● **COLLECTED DATA**:
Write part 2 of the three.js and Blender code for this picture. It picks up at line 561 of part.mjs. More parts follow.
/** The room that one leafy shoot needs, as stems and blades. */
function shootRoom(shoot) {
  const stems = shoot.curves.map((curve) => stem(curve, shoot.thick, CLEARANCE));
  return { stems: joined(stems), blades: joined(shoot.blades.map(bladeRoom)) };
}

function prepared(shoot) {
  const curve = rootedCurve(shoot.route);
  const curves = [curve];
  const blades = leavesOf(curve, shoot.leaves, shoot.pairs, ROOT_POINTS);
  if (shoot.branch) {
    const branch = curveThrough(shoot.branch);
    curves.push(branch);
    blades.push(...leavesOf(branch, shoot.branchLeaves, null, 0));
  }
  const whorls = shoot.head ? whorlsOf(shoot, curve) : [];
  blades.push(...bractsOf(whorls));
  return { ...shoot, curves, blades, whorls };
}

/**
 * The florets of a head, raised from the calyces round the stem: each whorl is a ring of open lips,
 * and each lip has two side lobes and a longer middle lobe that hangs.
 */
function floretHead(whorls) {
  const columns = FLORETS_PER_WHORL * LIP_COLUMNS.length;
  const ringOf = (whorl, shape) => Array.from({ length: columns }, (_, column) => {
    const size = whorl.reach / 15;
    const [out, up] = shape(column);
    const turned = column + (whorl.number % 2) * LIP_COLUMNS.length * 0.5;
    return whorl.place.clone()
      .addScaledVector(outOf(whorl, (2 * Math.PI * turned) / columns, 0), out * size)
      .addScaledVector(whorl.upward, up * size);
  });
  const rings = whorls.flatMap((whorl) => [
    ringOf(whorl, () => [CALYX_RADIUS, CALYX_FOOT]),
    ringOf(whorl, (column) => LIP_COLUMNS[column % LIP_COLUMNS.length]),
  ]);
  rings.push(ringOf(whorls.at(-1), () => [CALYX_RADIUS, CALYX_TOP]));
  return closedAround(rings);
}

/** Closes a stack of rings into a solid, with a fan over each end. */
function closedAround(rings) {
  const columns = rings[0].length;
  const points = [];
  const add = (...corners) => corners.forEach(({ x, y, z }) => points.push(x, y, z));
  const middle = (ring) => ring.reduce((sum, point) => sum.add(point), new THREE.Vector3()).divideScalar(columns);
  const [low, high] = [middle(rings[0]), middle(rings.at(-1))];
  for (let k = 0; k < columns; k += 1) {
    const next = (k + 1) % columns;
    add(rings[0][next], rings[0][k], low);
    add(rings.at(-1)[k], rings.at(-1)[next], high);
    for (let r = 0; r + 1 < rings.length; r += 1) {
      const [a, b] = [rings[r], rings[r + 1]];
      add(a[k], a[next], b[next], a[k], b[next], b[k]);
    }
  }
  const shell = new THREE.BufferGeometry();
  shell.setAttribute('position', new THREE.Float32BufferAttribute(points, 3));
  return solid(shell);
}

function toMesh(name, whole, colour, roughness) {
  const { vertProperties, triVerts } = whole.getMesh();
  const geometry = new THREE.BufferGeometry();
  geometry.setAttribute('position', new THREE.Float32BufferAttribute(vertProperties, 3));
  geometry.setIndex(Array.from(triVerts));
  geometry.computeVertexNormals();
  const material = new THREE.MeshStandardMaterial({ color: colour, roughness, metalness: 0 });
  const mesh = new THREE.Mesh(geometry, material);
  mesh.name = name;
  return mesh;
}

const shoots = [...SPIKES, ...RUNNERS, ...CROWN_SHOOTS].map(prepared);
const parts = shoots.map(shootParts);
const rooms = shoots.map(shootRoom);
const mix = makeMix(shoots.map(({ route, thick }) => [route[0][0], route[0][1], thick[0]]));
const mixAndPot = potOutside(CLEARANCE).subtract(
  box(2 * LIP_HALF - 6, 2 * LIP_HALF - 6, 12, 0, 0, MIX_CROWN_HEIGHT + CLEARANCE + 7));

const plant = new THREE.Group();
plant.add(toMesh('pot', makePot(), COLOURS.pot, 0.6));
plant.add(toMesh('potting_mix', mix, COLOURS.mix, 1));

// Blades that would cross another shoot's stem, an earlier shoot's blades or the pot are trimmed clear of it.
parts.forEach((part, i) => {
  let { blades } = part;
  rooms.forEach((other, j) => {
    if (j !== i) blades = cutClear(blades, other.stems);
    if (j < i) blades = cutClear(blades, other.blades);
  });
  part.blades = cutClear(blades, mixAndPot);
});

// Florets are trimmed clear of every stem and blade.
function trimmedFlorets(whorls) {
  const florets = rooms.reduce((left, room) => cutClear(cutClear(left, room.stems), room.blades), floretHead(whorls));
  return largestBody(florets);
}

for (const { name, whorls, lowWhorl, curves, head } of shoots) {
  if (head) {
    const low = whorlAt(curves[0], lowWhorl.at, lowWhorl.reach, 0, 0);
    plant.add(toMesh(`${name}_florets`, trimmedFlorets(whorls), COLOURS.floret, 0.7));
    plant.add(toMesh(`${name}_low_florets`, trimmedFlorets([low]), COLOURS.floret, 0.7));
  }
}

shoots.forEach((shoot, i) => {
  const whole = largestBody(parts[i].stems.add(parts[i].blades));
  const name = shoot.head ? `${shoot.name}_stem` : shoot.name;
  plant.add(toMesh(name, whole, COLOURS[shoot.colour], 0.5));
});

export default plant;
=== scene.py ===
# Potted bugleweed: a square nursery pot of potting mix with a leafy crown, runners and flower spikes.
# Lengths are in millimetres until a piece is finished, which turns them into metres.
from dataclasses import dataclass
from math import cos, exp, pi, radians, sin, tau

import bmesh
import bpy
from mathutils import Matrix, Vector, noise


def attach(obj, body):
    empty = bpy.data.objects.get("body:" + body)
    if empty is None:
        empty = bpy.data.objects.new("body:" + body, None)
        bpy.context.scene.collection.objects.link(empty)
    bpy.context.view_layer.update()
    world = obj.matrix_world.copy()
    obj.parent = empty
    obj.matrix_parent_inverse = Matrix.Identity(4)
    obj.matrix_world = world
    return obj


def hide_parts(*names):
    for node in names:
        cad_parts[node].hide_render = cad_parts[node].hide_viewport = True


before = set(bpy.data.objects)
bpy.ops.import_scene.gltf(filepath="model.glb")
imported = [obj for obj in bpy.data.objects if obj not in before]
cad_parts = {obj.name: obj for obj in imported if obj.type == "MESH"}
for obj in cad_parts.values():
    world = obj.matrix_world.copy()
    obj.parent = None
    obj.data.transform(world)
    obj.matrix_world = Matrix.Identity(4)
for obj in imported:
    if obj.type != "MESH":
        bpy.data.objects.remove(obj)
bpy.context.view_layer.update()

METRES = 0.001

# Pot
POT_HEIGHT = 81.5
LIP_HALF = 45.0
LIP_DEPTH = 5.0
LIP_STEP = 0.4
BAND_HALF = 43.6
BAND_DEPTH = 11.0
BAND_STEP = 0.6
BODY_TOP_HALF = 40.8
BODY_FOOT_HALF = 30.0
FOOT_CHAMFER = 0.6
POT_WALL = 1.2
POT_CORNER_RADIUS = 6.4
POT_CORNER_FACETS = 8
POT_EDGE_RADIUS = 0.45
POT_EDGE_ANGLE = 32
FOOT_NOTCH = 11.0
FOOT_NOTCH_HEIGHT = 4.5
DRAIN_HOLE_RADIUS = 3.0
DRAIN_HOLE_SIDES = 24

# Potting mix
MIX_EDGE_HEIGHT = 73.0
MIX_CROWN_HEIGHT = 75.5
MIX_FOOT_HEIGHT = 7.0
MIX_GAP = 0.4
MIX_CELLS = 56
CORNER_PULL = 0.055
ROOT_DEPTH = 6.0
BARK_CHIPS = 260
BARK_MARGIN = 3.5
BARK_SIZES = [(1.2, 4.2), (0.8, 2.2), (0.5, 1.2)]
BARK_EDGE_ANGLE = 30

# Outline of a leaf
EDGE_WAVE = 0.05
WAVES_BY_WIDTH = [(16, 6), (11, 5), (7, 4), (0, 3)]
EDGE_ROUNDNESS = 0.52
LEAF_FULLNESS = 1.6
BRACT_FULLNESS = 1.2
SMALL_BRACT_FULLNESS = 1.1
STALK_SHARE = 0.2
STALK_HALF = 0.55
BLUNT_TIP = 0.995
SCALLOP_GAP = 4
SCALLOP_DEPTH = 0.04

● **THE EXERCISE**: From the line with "shoots.forEach((shoot, i) =>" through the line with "if empty is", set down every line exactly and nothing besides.

● **IN RESPONSE**:
shoots.forEach((shoot, i) => {
  const whole = largestBody(parts[i].stems.add(parts[i].blades));
  const name = shoot.head ? `${shoot.name}_stem` : shoot.name;
  plant.add(toMesh(name, whole, COLOURS[shoot.colour], 0.5));
});

export default plant;
=== scene.py ===
# Potted bugleweed: a square nursery pot of potting mix with a leafy crown, runners and flower spikes.
# Lengths are in millimetres until a piece is finished, which turns them into metres.
from dataclasses import dataclass
from math import cos, exp, pi, radians, sin, tau

import bmesh
import bpy
from mathutils import Matrix, Vector, noise


def attach(obj, body):
    empty = bpy.data.objects.get("body:" + body)
    if empty is None:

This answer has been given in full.